I read a paper a while ago (will link later when I find it) about morphological variation in pupfish; I think Pecos Pupfish. After measuring (I think) eight characteristics, they found that morphological variation was the least amongst breeding males. Non-breeding males and all females had similar, higher rates of variation. This suggests that a major driver for selection in pupfishes is female sexual preference. They've done other experiments with females of one species favoring males of another, and then looked at hybrid selection by females-details are foggy in my mind, but unfortunately sheepshead minnows are popular mates. I think that is the main driver in many of these similar systems that show high rates of pupfish variation, but hopefully I'll find some more answers to this soon.

In anthropogenic terms, pupfish colonies are like high schools, and the breeding males are the popular kids. Not much variation, but gettin all the action.

I think the preserving the species as a static entity approach is BS... I think it's very possible that female selective preferences change more quickly than we think in these guys in ways that we don't understand yet-maybe even environmental triggers, and their phenotypes are changing almost like an evolutionary fashion show. It would be interesting to find a fossil record of pupfish in the same location of an extant population and see how bone structure has changed over time... Anyone know of any finds like this?
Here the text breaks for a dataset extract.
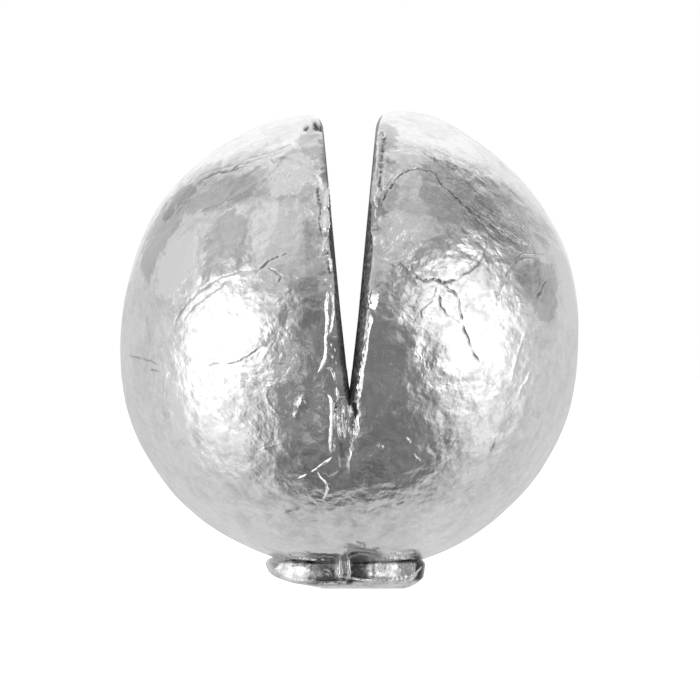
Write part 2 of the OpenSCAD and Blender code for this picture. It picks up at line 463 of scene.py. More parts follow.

Hope this ramble makes sense. Two days in the field electroshoking on slick bedrock have made me loopy and sore.

What you say about variable phenotype is true. The linked article by Sean Lema that started this thread discusses how he and associates were able to manipulate behavioral phenotypes in two different populations of pupfish by rearing them in slightly different environments, a steady temperature vs. variable temperature and elevated salt level vs. low salt level. This changed the aggerssiveness of males in the two populations by tweaking the size and function of different neuronal nuclei in the prefrontal cortex of the hypothalamus, affecting release of the neuropeptide AVT which in turn directly affects the hypothalamo-pituitary-gonadal axis that drives sexual function and behavior. This isn't too big a surprise when you think about it; the environment shapes behavior, and at the microevolutionary level shapes what are successful behaviors especially in terms of reproductive fitness. So a successful phenotype is a moving target as the environment may change for a given population/species, and what females see as an attractive male phenotype (sexual selection) would be expected to change as a specific type of coevolution.

My lab group has been working with scarlet shiners (Lythrurus fasciolaris) and telescope shiners (Notropis telescopus). We're interested in the neurological aspects of reproduction such as levels of the male hormone 11-ketotestosterone and "male" features such as intensity of coloration. Scarlets are strongly sexually dimorphic, with larger, brighter males, while telescopes aren't, and the males are smaller than females. Two things we've found bounce off what rjmtx mentioned in his post. For one thing, we've found that successful alpha males have very similar phenotypes with little variation (especially in scarlet shiners). And we've also found that males in both species have relatively larger brains than females, at a strong level of statistical significance. What does this mean? We're still not exactly sure; but in scarlet shiners the brain region that's most different from females is the optic tectum, two large lobes that process visual information (we're still working on the telescope shiner data).

So these are two notropine species that live in the same streams, with different reproductive phenotype strategies, that share the feature of larger-brained males. Would this change if these fish were in different environments? I'd guess so, although one could imagine a range of plausible outcomes.